**EXERCISE TASK:**
Please give the listing again, word for word, with nothing left out.
START PROVIDED DATA
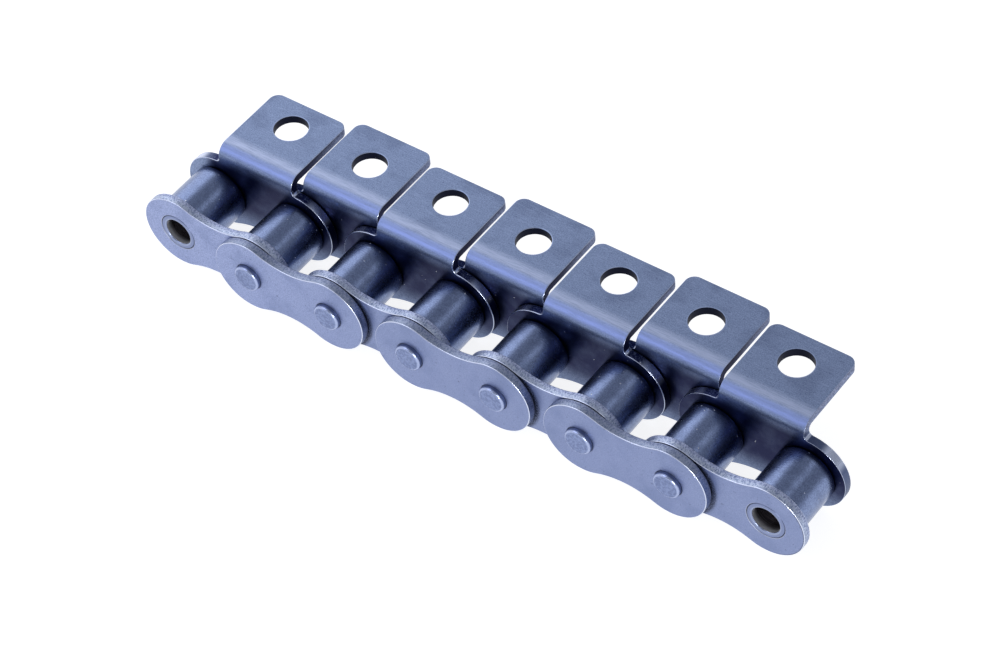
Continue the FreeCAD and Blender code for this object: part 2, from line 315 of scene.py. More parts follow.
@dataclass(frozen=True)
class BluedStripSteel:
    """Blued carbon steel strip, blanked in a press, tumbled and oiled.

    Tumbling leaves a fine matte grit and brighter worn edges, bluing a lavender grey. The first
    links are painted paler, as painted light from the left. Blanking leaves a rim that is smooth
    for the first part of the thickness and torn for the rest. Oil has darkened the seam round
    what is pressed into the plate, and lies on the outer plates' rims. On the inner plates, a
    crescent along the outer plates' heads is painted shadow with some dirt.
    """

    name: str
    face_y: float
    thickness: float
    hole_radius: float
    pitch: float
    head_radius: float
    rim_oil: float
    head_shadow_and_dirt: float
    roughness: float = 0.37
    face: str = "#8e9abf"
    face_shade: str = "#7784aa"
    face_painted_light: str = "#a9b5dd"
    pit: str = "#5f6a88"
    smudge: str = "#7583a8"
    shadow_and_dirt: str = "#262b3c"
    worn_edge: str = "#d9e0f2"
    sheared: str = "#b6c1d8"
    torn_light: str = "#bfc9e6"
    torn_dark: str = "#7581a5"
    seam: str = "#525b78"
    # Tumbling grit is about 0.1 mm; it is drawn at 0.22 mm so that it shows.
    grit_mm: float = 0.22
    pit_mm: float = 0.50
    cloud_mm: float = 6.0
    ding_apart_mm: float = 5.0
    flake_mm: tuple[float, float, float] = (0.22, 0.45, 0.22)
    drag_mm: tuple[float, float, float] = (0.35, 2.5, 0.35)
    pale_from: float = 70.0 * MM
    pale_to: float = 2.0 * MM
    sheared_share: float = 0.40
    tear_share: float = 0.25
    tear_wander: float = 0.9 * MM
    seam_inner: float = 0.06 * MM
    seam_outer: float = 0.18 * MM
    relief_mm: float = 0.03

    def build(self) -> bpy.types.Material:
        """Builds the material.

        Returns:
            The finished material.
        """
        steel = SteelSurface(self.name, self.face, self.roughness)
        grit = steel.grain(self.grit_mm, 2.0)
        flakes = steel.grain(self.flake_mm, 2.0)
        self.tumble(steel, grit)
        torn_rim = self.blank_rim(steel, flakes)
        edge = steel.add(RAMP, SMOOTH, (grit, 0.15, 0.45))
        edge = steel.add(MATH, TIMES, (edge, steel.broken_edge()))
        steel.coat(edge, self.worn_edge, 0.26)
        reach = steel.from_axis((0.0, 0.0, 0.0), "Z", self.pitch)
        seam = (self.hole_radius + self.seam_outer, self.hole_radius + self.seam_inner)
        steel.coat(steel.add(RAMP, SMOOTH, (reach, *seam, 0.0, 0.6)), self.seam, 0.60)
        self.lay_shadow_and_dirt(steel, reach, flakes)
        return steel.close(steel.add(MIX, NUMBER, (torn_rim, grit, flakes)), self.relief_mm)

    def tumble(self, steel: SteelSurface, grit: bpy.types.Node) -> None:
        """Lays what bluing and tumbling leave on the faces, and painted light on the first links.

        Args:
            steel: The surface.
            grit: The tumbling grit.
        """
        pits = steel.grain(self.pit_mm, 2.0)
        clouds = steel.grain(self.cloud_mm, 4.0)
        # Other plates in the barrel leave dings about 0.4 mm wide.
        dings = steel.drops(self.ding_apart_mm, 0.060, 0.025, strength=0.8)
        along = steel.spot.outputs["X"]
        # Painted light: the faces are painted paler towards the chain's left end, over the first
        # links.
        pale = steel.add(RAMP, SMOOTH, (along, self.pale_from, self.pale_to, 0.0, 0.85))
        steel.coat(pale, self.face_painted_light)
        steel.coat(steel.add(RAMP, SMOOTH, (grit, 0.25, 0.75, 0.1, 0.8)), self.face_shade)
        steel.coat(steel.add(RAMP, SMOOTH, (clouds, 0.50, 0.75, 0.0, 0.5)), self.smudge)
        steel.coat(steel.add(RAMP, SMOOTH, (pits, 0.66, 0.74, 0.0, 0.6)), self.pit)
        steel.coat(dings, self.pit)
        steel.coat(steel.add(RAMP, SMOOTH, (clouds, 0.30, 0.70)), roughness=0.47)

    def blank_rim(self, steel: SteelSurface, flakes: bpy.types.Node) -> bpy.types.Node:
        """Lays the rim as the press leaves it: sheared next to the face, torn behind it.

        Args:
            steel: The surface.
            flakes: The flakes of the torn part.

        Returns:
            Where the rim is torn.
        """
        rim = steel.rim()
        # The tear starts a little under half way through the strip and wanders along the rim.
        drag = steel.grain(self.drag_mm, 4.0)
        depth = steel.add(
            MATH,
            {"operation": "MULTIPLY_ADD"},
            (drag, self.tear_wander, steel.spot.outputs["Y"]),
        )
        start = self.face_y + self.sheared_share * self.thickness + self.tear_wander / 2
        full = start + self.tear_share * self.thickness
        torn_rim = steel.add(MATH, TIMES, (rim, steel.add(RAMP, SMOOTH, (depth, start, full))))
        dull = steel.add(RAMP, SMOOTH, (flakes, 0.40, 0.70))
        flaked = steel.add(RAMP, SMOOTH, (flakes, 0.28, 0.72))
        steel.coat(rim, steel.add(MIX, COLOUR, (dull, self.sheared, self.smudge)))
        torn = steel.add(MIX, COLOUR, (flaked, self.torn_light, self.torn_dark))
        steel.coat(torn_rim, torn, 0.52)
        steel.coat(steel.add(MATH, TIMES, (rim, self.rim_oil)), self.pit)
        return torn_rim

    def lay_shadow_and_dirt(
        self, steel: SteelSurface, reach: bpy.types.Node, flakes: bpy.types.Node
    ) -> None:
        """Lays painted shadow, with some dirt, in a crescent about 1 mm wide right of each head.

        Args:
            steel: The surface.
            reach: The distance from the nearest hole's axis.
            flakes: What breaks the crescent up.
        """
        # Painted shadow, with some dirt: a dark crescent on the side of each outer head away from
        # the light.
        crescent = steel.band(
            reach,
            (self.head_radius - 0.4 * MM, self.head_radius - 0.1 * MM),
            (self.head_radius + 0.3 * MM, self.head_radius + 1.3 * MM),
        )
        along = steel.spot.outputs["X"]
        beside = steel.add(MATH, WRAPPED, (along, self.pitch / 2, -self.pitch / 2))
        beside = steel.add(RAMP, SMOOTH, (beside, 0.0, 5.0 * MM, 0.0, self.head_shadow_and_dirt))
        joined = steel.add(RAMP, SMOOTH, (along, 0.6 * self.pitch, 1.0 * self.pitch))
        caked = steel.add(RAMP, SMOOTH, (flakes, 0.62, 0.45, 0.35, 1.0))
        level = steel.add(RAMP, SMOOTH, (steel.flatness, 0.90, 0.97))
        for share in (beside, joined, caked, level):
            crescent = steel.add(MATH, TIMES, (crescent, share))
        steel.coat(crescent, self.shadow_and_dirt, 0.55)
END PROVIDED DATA
**TASK ANSWER:**
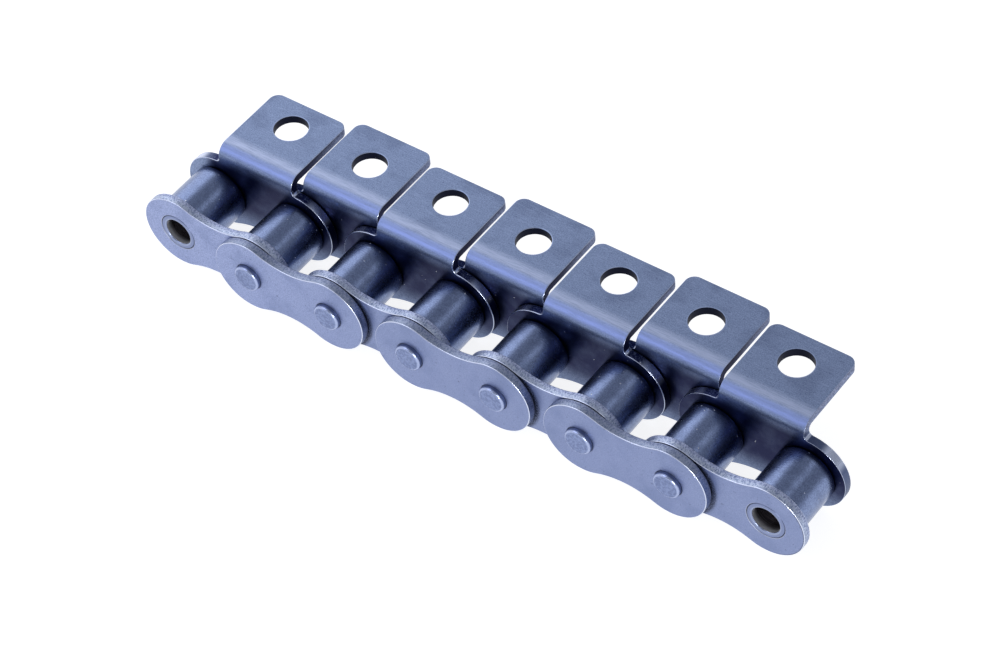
Continue the FreeCAD and Blender code for this object: part 2, from line 315 of scene.py. More parts follow.
@dataclass(frozen=True)
class BluedStripSteel:
    """Blued carbon steel strip, blanked in a press, tumbled and oiled.

    Tumbling leaves a fine matte grit and brighter worn edges, bluing a lavender grey. The first
    links are painted paler, as painted light from the left. Blanking leaves a rim that is smooth
    for the first part of the thickness and torn for the rest. Oil has darkened the seam round
    what is pressed into the plate, and lies on the outer plates' rims. On the inner plates, a
    crescent along the outer plates' heads is painted shadow with some dirt.
    """

    name: str
    face_y: float
    thickness: float
    hole_radius: float
    pitch: float
    head_radius: float
    rim_oil: float
    head_shadow_and_dirt: float
    roughness: float = 0.37
    face: str = "#8e9abf"
    face_shade: str = "#7784aa"
    face_painted_light: str = "#a9b5dd"
    pit: str = "#5f6a88"
    smudge: str = "#7583a8"
    shadow_and_dirt: str = "#262b3c"
    worn_edge: str = "#d9e0f2"
    sheared: str = "#b6c1d8"
    torn_light: str = "#bfc9e6"
    torn_dark: str = "#7581a5"
    seam: str = "#525b78"
    # Tumbling grit is about 0.1 mm; it is drawn at 0.22 mm so that it shows.
    grit_mm: float = 0.22
    pit_mm: float = 0.50
    cloud_mm: float = 6.0
    ding_apart_mm: float = 5.0
    flake_mm: tuple[float, float, float] = (0.22, 0.45, 0.22)
    drag_mm: tuple[float, float, float] = (0.35, 2.5, 0.35)
    pale_from: float = 70.0 * MM
    pale_to: float = 2.0 * MM
    sheared_share: float = 0.40
    tear_share: float = 0.25
    tear_wander: float = 0.9 * MM
    seam_inner: float = 0.06 * MM
    seam_outer: float = 0.18 * MM
    relief_mm: float = 0.03

    def build(self) -> bpy.types.Material:
        """Builds the material.

        Returns:
            The finished material.
        """
        steel = SteelSurface(self.name, self.face, self.roughness)
        grit = steel.grain(self.grit_mm, 2.0)
        flakes = steel.grain(self.flake_mm, 2.0)
        self.tumble(steel, grit)
        torn_rim = self.blank_rim(steel, flakes)
        edge = steel.add(RAMP, SMOOTH, (grit, 0.15, 0.45))
        edge = steel.add(MATH, TIMES, (edge, steel.broken_edge()))
        steel.coat(edge, self.worn_edge, 0.26)
        reach = steel.from_axis((0.0, 0.0, 0.0), "Z", self.pitch)
        seam = (self.hole_radius + self.seam_outer, self.hole_radius + self.seam_inner)
        steel.coat(steel.add(RAMP, SMOOTH, (reach, *seam, 0.0, 0.6)), self.seam, 0.60)
        self.lay_shadow_and_dirt(steel, reach, flakes)
        return steel.close(steel.add(MIX, NUMBER, (torn_rim, grit, flakes)), self.relief_mm)

    def tumble(self, steel: SteelSurface, grit: bpy.types.Node) -> None:
        """Lays what bluing and tumbling leave on the faces, and painted light on the first links.

        Args:
            steel: The surface.
            grit: The tumbling grit.
        """
        pits = steel.grain(self.pit_mm, 2.0)
        clouds = steel.grain(self.cloud_mm, 4.0)
        # Other plates in the barrel leave dings about 0.4 mm wide.
        dings = steel.drops(self.ding_apart_mm, 0.060, 0.025, strength=0.8)
        along = steel.spot.outputs["X"]
        # Painted light: the faces are painted paler towards the chain's left end, over the first
        # links.
        pale = steel.add(RAMP, SMOOTH, (along, self.pale_from, self.pale_to, 0.0, 0.85))
        steel.coat(pale, self.face_painted_light)
        steel.coat(steel.add(RAMP, SMOOTH, (grit, 0.25, 0.75, 0.1, 0.8)), self.face_shade)
        steel.coat(steel.add(RAMP, SMOOTH, (clouds, 0.50, 0.75, 0.0, 0.5)), self.smudge)
        steel.coat(steel.add(RAMP, SMOOTH, (pits, 0.66, 0.74, 0.0, 0.6)), self.pit)
        steel.coat(dings, self.pit)
        steel.coat(steel.add(RAMP, SMOOTH, (clouds, 0.30, 0.70)), roughness=0.47)

    def blank_rim(self, steel: SteelSurface, flakes: bpy.types.Node) -> bpy.types.Node:
        """Lays the rim as the press leaves it: sheared next to the face, torn behind it.

        Args:
            steel: The surface.
            flakes: The flakes of the torn part.

        Returns:
            Where the rim is torn.
        """
        rim = steel.rim()
        # The tear starts a little under half way through the strip and wanders along the rim.
        drag = steel.grain(self.drag_mm, 4.0)
        depth = steel.add(
            MATH,
            {"operation": "MULTIPLY_ADD"},
            (drag, self.tear_wander, steel.spot.outputs["Y"]),
        )
        start = self.face_y + self.sheared_share * self.thickness + self.tear_wander / 2
        full = start + self.tear_share * self.thickness
        torn_rim = steel.add(MATH, TIMES, (rim, steel.add(RAMP, SMOOTH, (depth, start, full))))
        dull = steel.add(RAMP, SMOOTH, (flakes, 0.40, 0.70))
        flaked = steel.add(RAMP, SMOOTH, (flakes, 0.28, 0.72))
        steel.coat(rim, steel.add(MIX, COLOUR, (dull, self.sheared, self.smudge)))
        torn = steel.add(MIX, COLOUR, (flaked, self.torn_light, self.torn_dark))
        steel.coat(torn_rim, torn, 0.52)
        steel.coat(steel.add(MATH, TIMES, (rim, self.rim_oil)), self.pit)
        return torn_rim

    def lay_shadow_and_dirt(
        self, steel: SteelSurface, reach: bpy.types.Node, flakes: bpy.types.Node
    ) -> None:
        """Lays painted shadow, with some dirt, in a crescent about 1 mm wide right of each head.

        Args:
            steel: The surface.
            reach: The distance from the nearest hole's axis.
            flakes: What breaks the crescent up.
        """
        # Painted shadow, with some dirt: a dark crescent on the side of each outer head away from
        # the light.
        crescent = steel.band(
            reach,
            (self.head_radius - 0.4 * MM, self.head_radius - 0.1 * MM),
            (self.head_radius + 0.3 * MM, self.head_radius + 1.3 * MM),
        )
        along = steel.spot.outputs["X"]
        beside = steel.add(MATH, WRAPPED, (along, self.pitch / 2, -self.pitch / 2))
        beside = steel.add(RAMP, SMOOTH, (beside, 0.0, 5.0 * MM, 0.0, self.head_shadow_and_dirt))
        joined = steel.add(RAMP, SMOOTH, (along, 0.6 * self.pitch, 1.0 * self.pitch))
        caked = steel.add(RAMP, SMOOTH, (flakes, 0.62, 0.45, 0.35, 1.0))
        level = steel.add(RAMP, SMOOTH, (steel.flatness, 0.90, 0.97))
        for share in (beside, joined, caked, level):
            crescent = steel.add(MATH, TIMES, (crescent, share))
        steel.coat(crescent, self.shadow_and_dirt, 0.55)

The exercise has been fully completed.